Documents referenced by the HTML page, such as css, javascript and image files, need to be held in the application collection since any path above this will fail. This was not the case when the application is called with the full URL. XQuery library modules, for example common library functions can be placed anywhere.

Logging transactions

I usually monitor access to sites from within scripts so that appplication data such as elapsed time can be recorded along with the query string. Before proxying, I logged the host with       

request:get-host()

but now I have to log the X-Forwarded-For IP address. I'm only interested in the first in the chain so now I use

tokenize(request:get-header("X-Forwarded-For"),", ")[1]

Reflection

I used a lot of sources to get this working. It's difficult to know where to invest time: there are a couple of pages of documentation on the eXist site (here and here) but they don't deal with applications in the database and are incomplete; there is a ton of documentation online; mailing lists to ask; friends to badger; Google to guery. All helpful but in the end, careful experimentation is vital.  The Apache error log, the Firefox Live HTTP Headers add-on and the Firefox cookie view were valuable tools in debugging.

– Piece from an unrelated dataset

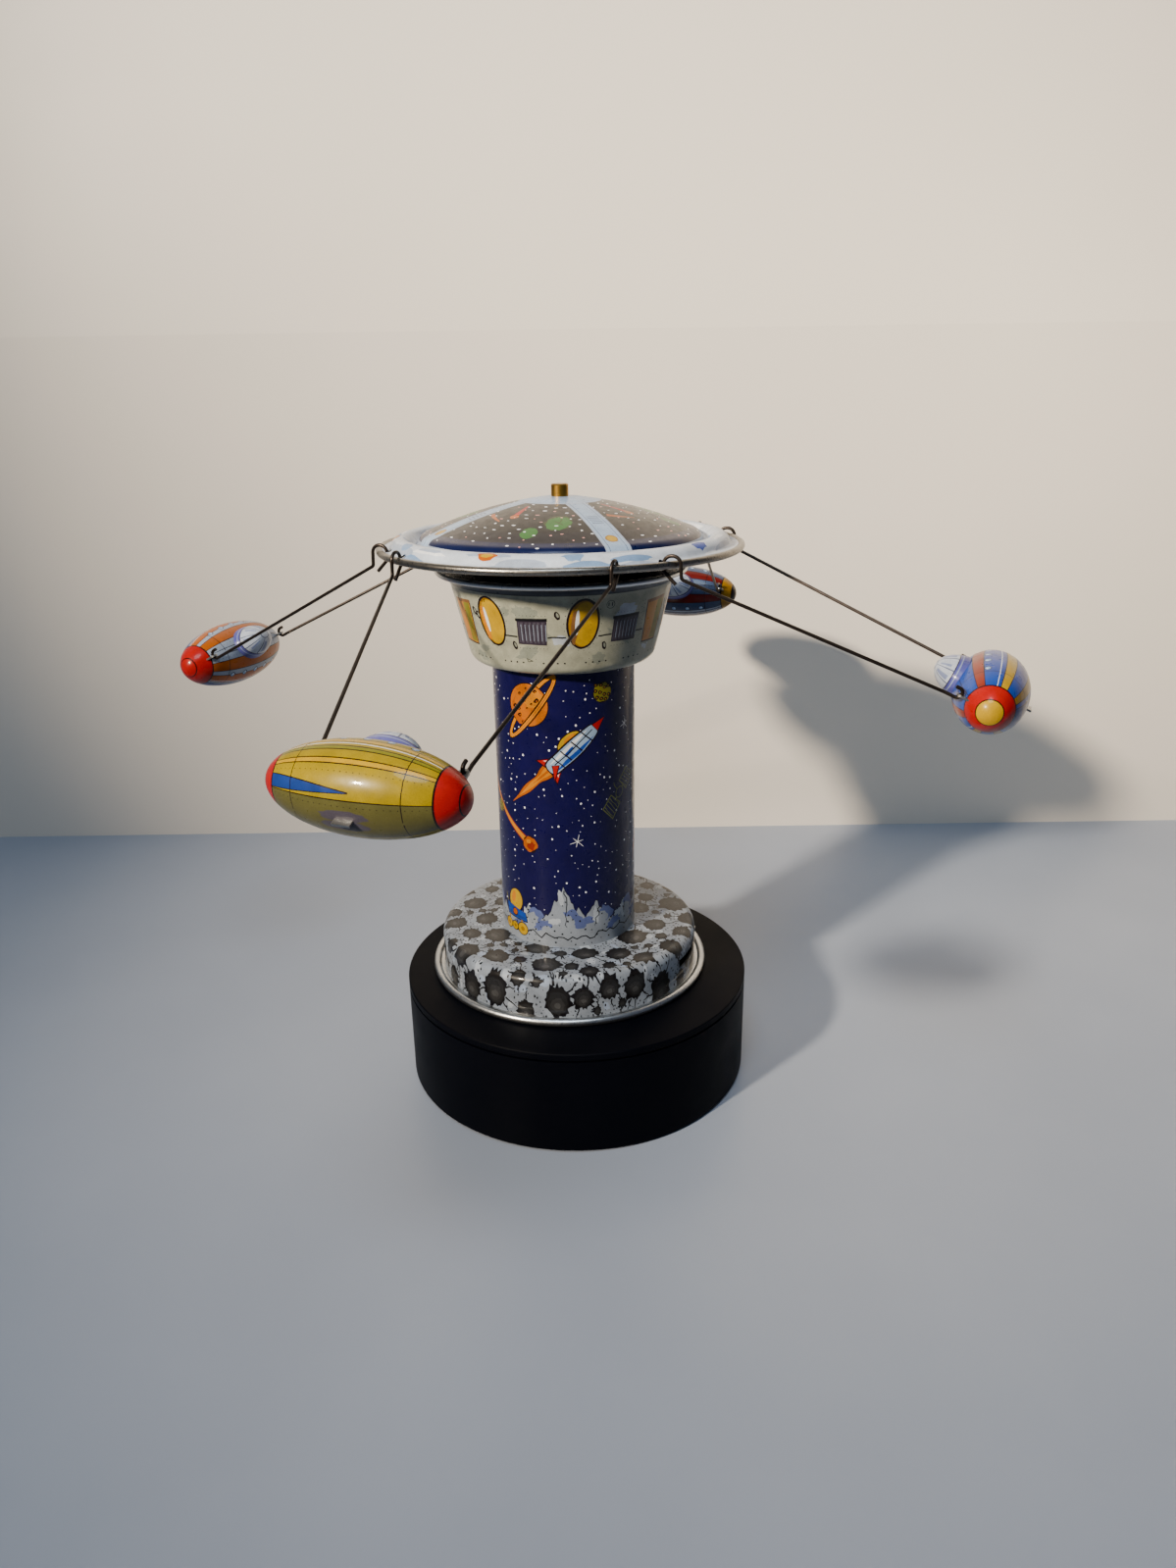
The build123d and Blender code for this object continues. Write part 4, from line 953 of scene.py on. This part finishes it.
PAN_PROFILE = (
    [(PAN_OPENING, PAN_HEIGHT), (40.0, PAN_HEIGHT)]
    + arc((PAN_RADIUS - PAN_EDGE, PAN_HEIGHT),
        (PAN_RADIUS - 0.2929 * PAN_EDGE, PAN_HEIGHT - 0.2929 * PAN_EDGE),
            (PAN_RADIUS, PAN_HEIGHT - PAN_EDGE), 8)
    + [(PAN_RADIUS, PAN_HEIGHT - PAN_EDGE), (PAN_RADIUS, 1.6)]
)
PAN_FLAT = 70.0


def pan_art():
    art = Canvas(5)
    art.ground = "moon"
    rng = art.random
    for spot in scattered(rng, 150, 5.0, lambda r: flat_point(r.uniform(32, 69), r.uniform(0, 360))):
        art.oval(spot, rng.uniform(1.2, 3.4), rng.uniform(0.8, 2.2),
            "moon_light" if rng.random() < 0.6 else "ring_shade", rng.uniform(0, 180), 12, 0.3)
    craters = []
    for radius, count in ((6.4, 12), (5.4, 26), (4.2, 30), (3.0, 26), (1.9, 40)):
        for _ in range(count * 40):
            if count == 0:
                break
            spot = flat_point(rng.uniform(34.5, 68.5), rng.uniform(0, 360))
            if all(math.hypot(spot[0] - c[0], spot[1] - c[1]) > radius + c[2] + 1.5 for c in craters):
                craters.append((*spot, radius * rng.uniform(0.88, 1.08)))
                count -= 1
    for x, y, radius in craters:
        out = math.hypot(x, y)
        turn = math.degrees(math.atan2(y, x)) + 90
        inward = (-x / out, -y / out)
        spikes = 0.2 if out < 50 else 0.3
        for _ in range(rng.choice((3, 4, 5))):
            a = rng.uniform(0, 360)
            start = (x + radius * math.cos(a), y + radius * math.sin(a))
            reach = radius * rng.uniform(0.5, 1.1)
            end = (x + (radius + reach) * math.cos(a), y + (radius + reach) * math.sin(a))
            art.stroke(wave_line(rng, start, end, 4, 0.5), 0.75, "black", 0.28)
        rx, ry = radius * rng.uniform(0.95, 1.12), radius * rng.uniform(0.82, 0.98)
        art.oval((x, y), rx, ry, "black", turn, 40, 0.09, spikes)
        art.oval((x, y), rx * 0.9, ry * 0.9, "crater_dark", turn, 26, 0.08)
        art.oval((x - inward[0] * 0.08 * radius, y - inward[1] * 0.08 * radius), rx * 0.8, ry * 0.76,
            "crater", turn, 22, 0.08)
        art.oval((x - inward[0] * 0.2 * radius, y - inward[1] * 0.2 * radius), rx * 0.56, ry * 0.48,
            "crater_mid", turn + rng.uniform(-15, 15), 18, 0.14)
        if radius > 3.5:
            art.oval((x - inward[0] * 0.26 * radius, y - inward[1] * 0.26 * radius), rx * 0.3, ry * 0.2,
                "crater_light", turn, 12, 0.2)
            for _ in range(4):
                a, b = rng.uniform(0, 360), rng.uniform(0.2, 0.65) * radius
                spot = (x + b * math.cos(a), y + b * math.sin(a))
                art.stroke([spot, (spot[0] + rng.uniform(-0.8, 0.8), spot[1] + rng.uniform(-0.8, 0.8))],
                    0.25, "crater_dark")
    def open_ground(r):
        spot = flat_point(r.uniform(31.8, 69.5), r.uniform(0, 360))
        return spot if all(math.hypot(spot[0] - c[0],
            spot[1] - c[1]) > 1.15 * c[2] + 0.5 for c in craters) else None
    for spot in scattered(rng, 1000, 1.35, open_ground):
        size = rng.uniform(0.2, 0.6)
        art.oval(spot, size, size * rng.uniform(0.6, 1.0), "black", rng.uniform(0, 180), 7, 0.25)
    return art


def make_pan():
    surface = Turned(PAN_PROFILE, flip=True)
    lengths = surface.length
    flat_knots = [PAN_OPENING, PAN_RADIUS - PAN_EDGE, PAN_RADIUS - PAN_EDGE + 3.4, PAN_FLAT]
    wall_start = lengths[-2]
    length_knots = [0.0, PAN_RADIUS - PAN_EDGE - PAN_OPENING, wall_start, lengths[-1]]

    def lay(uv):
        radius = np.hypot(uv[:, 0], uv[:, 1])
        return surface.at(np.arctan2(uv[:, 1], uv[:, 0]), np.interp(radius, flat_knots, length_knots))

    def flat_radius(z):
        return float(np.interp(wall_start + PAN_HEIGHT - PAN_EDGE - z, length_knots, flat_knots))

    span = np.linspace(SLOT_START, SLOT_END, 16)
    slot = [flat_point(flat_radius(SLOT_HIGH), a) for a in span] + [flat_point(flat_radius(SLOT_LOW),
        a) for a in span[::-1]]
    cut_radii = list(np.interp(lengths[1:-1], length_knots, flat_knots)) + [30.9, 48.0, 64.0]
    piece = Piece()
    piece.sheet(pan_art(), disc_points(PAN_FLAT), [disc_points(PAN_OPENING), slot],
        rings(cut_radii) + spokes(20, 72), lay, TIN, 0, 1)
    bead = [(RIM_RADIUS + RIM_BEAD * math.cos(a),
        RIM_BEAD + RIM_BEAD * math.sin(a)) for a in [2 * math.pi * k / 24 for k in range(24)]]
    piece.revolve(bead, 2)
    low, high = RIM_BEAD - TIN / 2, RIM_BEAD + TIN / 2
    piece.revolve([(PAN_RADIUS - TIN, low), (RIM_RADIUS - 1, low), (RIM_RADIUS - 1, high),
        (PAN_RADIUS - TIN, high)], 2)
    return finish_piece(piece, "printed_base_pan", [LITHO_PALE, BARE_TIN, RIM_TIN], "toy_frame",
        ["base_pan"])


# ---- canopy ---------------------------------------------------------------------------------------
CANOPY_PROFILE = [(r, CANOPY_FLANGE + z) for r, z in (
    [(1.52, 19.2), (5.0, 19.2)]
    + arc((9.0, 18.9), (33.0, 13.9), (56.0, 5.8), 12)
    + arc((56.0, 5.8), (58.7, 4.1), (59.6, 2.0), 6)
    + arc((59.6, 2.0), (60.6, 1.0), (62.0, 1.4), 5)
    + arc((62.0, 1.4), (66.8, 4.6), (71.2, 1.2), 12)
    + arc((71.2, 1.2), (71.9, 0.45), (73.0, 0.2), 5)
    + [(73.0, 0.2), (75.0, 0.2)]
)]
GIRDERS = [-67.0 + 90.0 * k for k in range(4)]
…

More work to do, especially on access control, but I'm a happy man today. 

 

 

 

 

 

 

 

 

Glad to see you have had success. I have the same problem as a single developer. Every month or so I have to put on my "Unix" hat to configure everything. It is interesting to see you use Apache to do this. Many others and doing it with URL rewriting inside of eXist using the collection-config.xml and URL rewriting. But I think that using Apache also has advantages.

Keep up the good documentation!

Thanks Dan. One reason for using Apache is that I need to host a plain HTML site, updated via FTP in addition to the eXist-db sites. There is also a lack of consensus in the eXist-db documentation on best practice. Adam's advice is still to use
Apache or Nginx in front of Jetty/eXist-db. I also found that I could not get XQuery scripts to execute in the URL-rewriting pipeline when the scripst where in the database - I need to revisit that issue.